> **WHAT YOU WILL DO**
Count lines with the string "Identity" in them. State the number alone.

Scripts that build objects
•••••
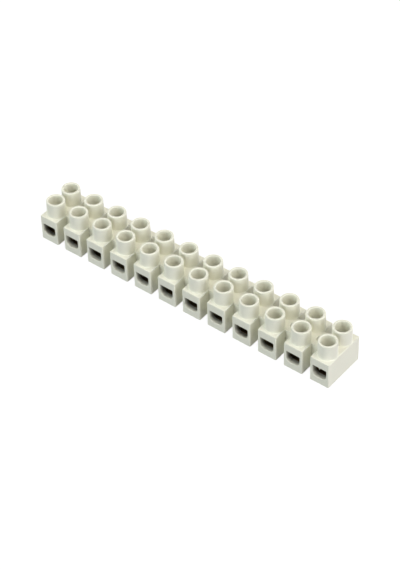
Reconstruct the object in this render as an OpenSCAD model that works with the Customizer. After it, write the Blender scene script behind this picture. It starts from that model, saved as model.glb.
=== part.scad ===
// Pillar-terminal connector strip: one moulded housing, a brass insert in each pole
// and two clamping screws for each insert, one in each screw tower.
// Origin: middle of the base. +X runs along the row of poles, -Y is the front, +Z is up.

/* [Row of poles] */
// Number of poles in the row
poles = 12; // [2:1:12]
// Distance from one pole to the next
pitch = 14.5; // [13:0.1:17]

/* [Cell] */
// Width of one cell along the row
cell_w = 10.2; // [9.8:0.1:11]
// Depth of a cell, front face to rear face
cell_d = 23.5; // [22.5:0.1:27]
// Height of a cell above the base
cell_h = 14; // [13.4:0.1:16]
// Radius on the cell's upright corners
corner_r = 0.5; // [0.3:0.05:1]
// Radius on the cell's top edges
edge_r = 0.5; // [0.3:0.05:0.9]

/* [Web between cells] */
// Thickness of the web, front to rear
web_t = 9.5; // [8:0.1:12]
// How far the web's top lies below the cell's top
web_drop = 0; // [0:0.1:3]
// Radius of the fixing hole through the web
fix_r = 2.3; // [1.6:0.05:2.4]

/* [Screw tower] */
// Height of a tower above the cell's top
tower_h = 8; // [6:0.1:10]
// Radius of the tower's bore
tower_bore_r = 3.5; // [3.4:0.05:3.6]
// Thickness of the wall at the rim
tower_t = 1.05; // [0.8:0.05:1.2]
// How far the tower's foot stays inside the sides of the cell
tower_inset = 0.4; // [0.1:0.05:0.5]
// Distance of the tower's axis from the cell's end face
tower_setback = 6.25; // [6:0.05:6.8]
// Rounding of the rim, inside and outside
rim_r = 0.3; // [0.1:0.05:0.3]

/* [Wire entry] */
// Width of the wire entry
entry_w = 7.3; // [6.4:0.1:7.4]
// Height of the wire entry
entry_h = 6; // [5.6:0.1:6.2]
// Height of the entry's sill above the base
entry_z = 3.6; // [3.4:0.1:4]
// Radius of the entry's two upper corners
entry_top_r = 0.5; // [0.3:0.1:1]
// Radius of the entry's two lower corners
entry_foot_r = 2.5; // [1:0.1:2.6]
// Depth of the entry, from the face to the end of the insert
entry_t = 3; // [2.4:0.1:4]
// Height of the pointed tooth in the ceiling of the last pole's front entry
tooth_h = 1.3; // [0.4:0.1:1.5]
// Width of the tooth at its root
tooth_w = 0.9; // [0.6:0.1:1.6]
// Length of the tooth into the entry
tooth_l = 0.8; // [0.6:0.1:2]

/* [Brass insert] */
// How much wider than the wire entry the insert is on each side, so that it stays in
insert_lip = 0.15; // [0.1:0.05:0.3]
// Thickness of the insert's side walls
insert_side_t = 1.05; // [0.8:0.05:1.2]
// Thickness of the insert's floor
insert_floor_t = 1.2; // [1:0.05:1.4]
// Thickness of the threaded wall above the wire
insert_top_t = 1.8; // [1.5:0.1:2]
// Height of the wire passage through the insert
passage_h = 4.9; // [4.6:0.1:5]
// Radius on the insert's outer corners
insert_r = 0.6; // [0.3:0.05:0.8]
// Radius on the wire passage's corners
passage_r = 0.5; // [0.2:0.05:0.8]
// Gap between the insert and each side of its chamber
insert_gap = 0.1; // [0.05:0.05:0.2]

/* [Clamping screw] */
// Radius of the screw's shank
shank_r = 2; // [1.5:0.05:2.2]
// Running gap between the shank and its threaded hole
thread_gap = 0.05; // [0.02:0.01:0.08]
// Length of the shank under the head
shank_l = 5; // [4.6:0.1:5.2]
// Radius of the head
head_r = 3.3; // [3:0.05:3.35]
// Height of the head
head_h = 1.6; // [1.4:0.1:2.2]
// Width of the driver slot
slot_w = 1; // [0.8:0.05:1.2]
// Depth of the driver slot
slot_h = 0.9; // [0.6:0.05:1.1]
// Chamfer on the head's top edge and on the screw's tip
screw_c = 0.3; // [0.1:0.05:0.5]
// Height of the screw's tip above the wire passage when the pole is open
tip_clear = 0.05; // [0.05:0.05:0.3]

/* [Hidden] */
$fn = 48;
eps = 0.01;

row_x = [for (i = [0:poles - 1]) (i - (poles - 1) / 2) * pitch];
sides = [["front", -1], ["rear", 1]];
function number(i) = str(i < 9 ? "0" : "", i + 1);
insert_names = [for (i = [0:poles - 1]) str("insert_", number(i))];
function screw_name(side, i) = str("screw_", side[0], "_", number(i));

row_l = (poles - 1) * pitch + cell_w;
web_h = cell_h - web_drop;
tower_top = cell_h + tower_h;
tower_r_top = tower_bore_r + tower_t;
tower_r_foot = cell_w / 2 - tower_inset;
tower_y = cell_d / 2 - tower_setback;
entry_top = entry_z + entry_h;
insert_w = entry_w + 2 * insert_lip;
insert_l = cell_d - 2 * entry_t;
insert_z = entry_z - insert_floor_t;
passage_top = entry_z + passage_h;
insert_top = passage_top + insert_top_t;
insert_h = insert_top - insert_z;
chamber_w = insert_w + 2 * insert_gap;
chamber_l = insert_l + 2 * insert_gap;
chamber_h = insert_h + insert_gap;
passage_w = insert_w - 2 * insert_side_t;
tip_z = passage_top + tip_clear;

// A rectangle with rounded corners, centred on the origin
module rounded_rect(w, h, r) {
    for (x = [-1, 1], y = [-1, 1])
        translate([x * (w / 2 - r), y * (h / 2 - r)])
            circle(r);
    square([w, h - 2 * r], center = true);
    square([w - 2 * r, h], center = true);
}

// A rectangle that stands on the origin, with only its top corners rounded
module rounded_top_rect(w, h, r) {
    for (x = [-1, 1])
        translate([x * (w / 2 - r), h - r])
            circle(r);
    translate([-w / 2, 0])
        square([w, h - r]);
    translate([-w / 2 + r, 0])
        square([w - 2 * r, h]);
}

// A wire entry's outline, standing on the origin: wide corners below, small ones above
module entry_outline() {
    for (x = [-1, 1]) {
        translate([x * (entry_w / 2 - entry_foot_r), entry_foot_r])
            circle(entry_foot_r);
        translate([x * (entry_w / 2 - entry_top_r), entry_h - entry_top_r])
            circle(entry_top_r);
    }
    translate([-entry_w / 2, entry_foot_r])
        square([entry_w, entry_h - entry_foot_r - entry_top_r]);
    translate([-entry_w / 2 + entry_top_r, entry_foot_r])
        square([entry_w - 2 * entry_top_r, entry_h - entry_foot_r]);
    translate([-entry_w / 2 + entry_foot_r, 0])
        square([entry_w - 2 * entry_foot_r, entry_h]);
}

// The prism of a front view, l long from front to rear and centred on Y
module along_y(l) {
    rotate([90, 0, 0])
        translate([0, 0, -l / 2])
            linear_extrude(l)
                children();
}

// The prism of a side view, l long along the row and centred on X
module along_x(l) {
    rotate([90, 0, 90])
        translate([0, 0, -l / 2])
            linear_extrude(l)
                children();
}

// The blocks of all cells, rounded on the upright corners and along every top edge
module cell_blocks() {
    intersection() {
        linear_extrude(cell_h)
            for (x = row_x)
                translate([x, 0])
                    rounded_rect(cell_w, cell_d, corner_r);
        along_y(cell_d)
            for (x = row_x)
                translate([x, 0])
                    rounded_top_rect(cell_w, cell_h, edge_r);
        along_x(row_l)
            rounded_top_rect(cell_d, cell_h, edge_r);
    }
}

// The webs that join the cells, one block behind the gaps
module webs() {
    translate([-row_l / 2 + cell_w / 2, -web_t / 2, 0])
        cube([row_l - cell_w, web_t, web_h]);
}

// Half the section of a tower's wall: tapered outside, rounded over at the rim
module tower_section() {
    foot_z = -edge_r - eps;
    polygon([
        [tower_bore_r, foot_z],
        [tower_r_foot, foot_z],
        [tower_r_foot, 0],
        [tower_r_top, tower_h - rim_r],
        [tower_r_top - rim_r, tower_h],
        [tower_bore_r + rim_r, tower_h],
        [tower_bore_r, tower_h - rim_r]
    ]);
    for (r = [tower_bore_r + rim_r, tower_r_top - rim_r])
        translate([r, tower_h - rim_r])
            circle(rim_r);
}

module at_towers() {
    for (x = row_x, side = sides)
        translate([x, side[1] * tower_y, cell_h])
            children();
}

module housing() {
    color("ivory") {
        difference() {
            union() {
                cell_blocks();
                webs();
                at_towers()
                    rotate_extrude()
                        tower_section();
            }
            at_towers()
                translate([0, 0, insert_top - cell_h])
                    cylinder(r = tower_bore_r, h = tower_top - rim_r - insert_top);
            for (x = row_x)
                translate([x, 0, 0]) {
                    insert_chamber();
                    wire_entries();
                }
            for (i = [0:poles - 2])
                translate([row_x[i] + pitch / 2, 0, -eps])
                    cylinder(r = fix_r, h = web_h + 2 * eps);
        }
        translate([row_x[poles - 1], 0, 0])
            tooth();
    }
}

// The chamber that holds the insert: it stands on the chamber's floor
module insert_chamber() {
    translate([0, 0, insert_z + chamber_h / 2])
        along_y(chamber_l)
            rounded_rect(chamber_w, chamber_h, insert_r);
}

// The entries at both ends
module wire_entries() {
    translate([0, 0, entry_z])
        along_y(cell_d + 2 * eps)
            entry_outline();
}

// The pointed tooth in an entry's ceiling, against the front face
module tooth() {
    translate([0, (tooth_l - cell_d) / 2, entry_top])
        along_y(tooth_l)
            polygon([[-tooth_w / 2, eps], [tooth_w / 2, eps], [0, -tooth_h]]);
}

module insert(i) {
    color("goldenrod")
        translate([row_x[i], 0, 0])
            difference() {
                translate([0, 0, insert_z + insert_h / 2])
                    along_y(insert_l)
                        rounded_rect(insert_w, insert_h, insert_r);
                translate([0, 0, entry_z + passage_h / 2])
                    along_y(insert_l + 2 * eps)
                        rounded_rect(passage_w, passage_h, passage_r);
                for (side = sides)
                    translate([0, side[1] * tower_y, passage_top - passage_r])
                        cylinder(r = shank_r + thread_gap, h = insert_top_t + passage_r + eps);
            }
}

// A slotted screw with a reduced cheese head, backed out so that the passage is free
module screw(side, i) {
    color("silver")
        translate([row_x[i], side[1] * tower_y, tip_z])
            difference() {
                rotate_extrude()
                    polygon([
                        [0, 0],
                        [shank_r - screw_c, 0],
                        [shank_r, screw_c],
                        [shank_r, shank_l],
                        [head_r, shank_l],
                        [head_r, shank_l + head_h - screw_c],
                        [head_r - screw_c, shank_l + head_h],
                        [0, shank_l + head_h]
                    ]);
                translate([-head_r - eps, -slot_w / 2, shank_l + head_h - slot_h])
                    cube([2 * head_r + 2 * eps, slot_w, slot_h + eps]);
            }
}

housing();
for (i = [0:poles - 1]) insert(i);
for (side = sides, i = [0:poles - 1]) screw(side, i);
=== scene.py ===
"""Dresses a packed pillar terminal strip and sets it in a plain studio.

The pieces are one moulded housing, a brass insert in each pole and two slotted clamping
screws for each insert, one in each screw tower.
"""

import math

import bmesh
import bpy
from bpy.props import FloatProperty, FloatVectorProperty, IntProperty, PointerProperty
from mathutils import Matrix, Vector


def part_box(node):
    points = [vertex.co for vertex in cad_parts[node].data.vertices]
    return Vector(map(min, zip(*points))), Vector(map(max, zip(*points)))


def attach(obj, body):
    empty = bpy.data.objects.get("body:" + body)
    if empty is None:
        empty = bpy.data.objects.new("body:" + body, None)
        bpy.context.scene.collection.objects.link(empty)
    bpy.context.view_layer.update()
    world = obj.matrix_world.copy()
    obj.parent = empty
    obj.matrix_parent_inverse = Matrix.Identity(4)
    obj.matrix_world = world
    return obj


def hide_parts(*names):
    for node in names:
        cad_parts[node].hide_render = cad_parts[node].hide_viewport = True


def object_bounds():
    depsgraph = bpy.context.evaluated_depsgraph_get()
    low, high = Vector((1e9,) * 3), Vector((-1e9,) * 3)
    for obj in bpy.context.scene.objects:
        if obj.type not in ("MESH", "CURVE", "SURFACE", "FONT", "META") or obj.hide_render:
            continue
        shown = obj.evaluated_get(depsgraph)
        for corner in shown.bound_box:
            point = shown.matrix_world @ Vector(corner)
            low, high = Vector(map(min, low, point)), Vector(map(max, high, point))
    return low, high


bl_info = {
    "name": "Pillar Terminal Strip",
    "version": (1, 0, 0),
    "blender": (4, 5, 0),
    "location": "View3D > Sidebar > Terminal Strip",
    "description": "Makes the finished pieces of a packed pillar terminal strip",
    "category": "Object",
}

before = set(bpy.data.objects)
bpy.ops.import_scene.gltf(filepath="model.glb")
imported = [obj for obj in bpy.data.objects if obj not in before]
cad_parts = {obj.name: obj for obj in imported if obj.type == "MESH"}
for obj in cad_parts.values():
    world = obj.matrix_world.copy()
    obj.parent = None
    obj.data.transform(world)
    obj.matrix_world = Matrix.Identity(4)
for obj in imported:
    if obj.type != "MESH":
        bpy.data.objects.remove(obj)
CAD_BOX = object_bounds()

MM = 0.001
STRIP_BODY = "strip"
HOUSING = "housing"
INSERTS = sorted(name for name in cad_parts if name.startswith("insert_"))
SCREWS = sorted(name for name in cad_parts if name.startswith("screw_"))

# the cells: heights are above the base, halves are distances from the cell's middle
FACE_Y = CAD_BOX[1].y
PITCH = 14.5 * MM
CELL_TOP = 14.0 * MM
CELL_HALF = 5.1 * MM
CELL_EDGE = 0.5 * MM
WEB_HALF = 4.75 * MM
# the share of a cell's rounded edge that the fillets follow
EDGE_SHARE = 0.98

# the wire entries: the zone holds an entry and the chamber behind it, and bounds the shade
# painted inside the entries
ENTRY_DEPTH = 3.0 * MM
ENTRY_ZONE_HALF = 4.386 * MM
ENTRY_ZONE_MIDDLE = 6.5 * MM
ENTRY_ZONE_REACH = 4.8 * MM
MOUTH_LOW = 1.0 * MM
# the share of an entry's depth that is free of painted shade; deeper in, shade is painted
# into the plastic's colour
PAINTED_SHADE_START = 0.12

# the towers: radii, and heights above the cell's top
TOWER_FOOT = 4.7 * MM
TOWER_RIM = 4.55 * MM
TOWER_WALL = 7.7 * MM
TOWER_BORE = 3.5 * MM
BORE_LOW = -3.5 * MM

# the screws
SHANK = 2.0 * MM
HEAD_H = 1.6 * MM
# half of the thread's width at its core, as a share of its pitch
THREAD_HALF = 0.42

# joins and gaps that are too small to see
WELD = 0.002 * MM
NEAR = 0.01 * MM
BURIED = 0.015 * MM
SKIN = 0.015 * MM
FLOOR_GAP = 0.03 * MM

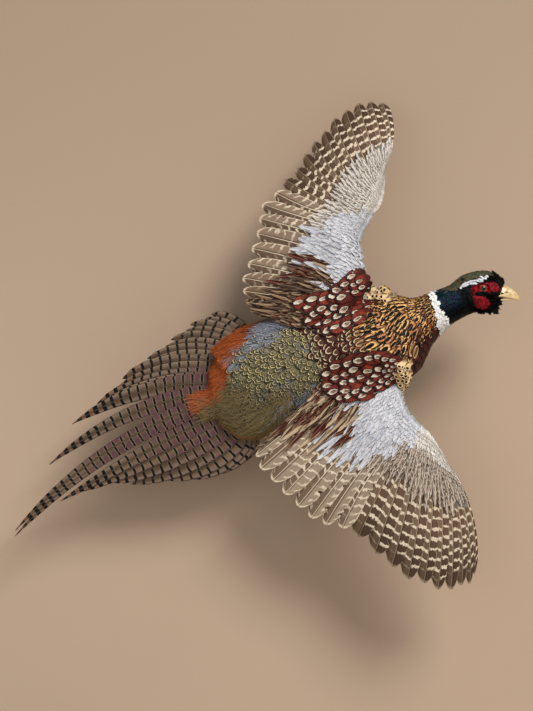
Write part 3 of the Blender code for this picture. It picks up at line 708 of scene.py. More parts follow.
•••••
> **EXERCISE RESPONSE**
2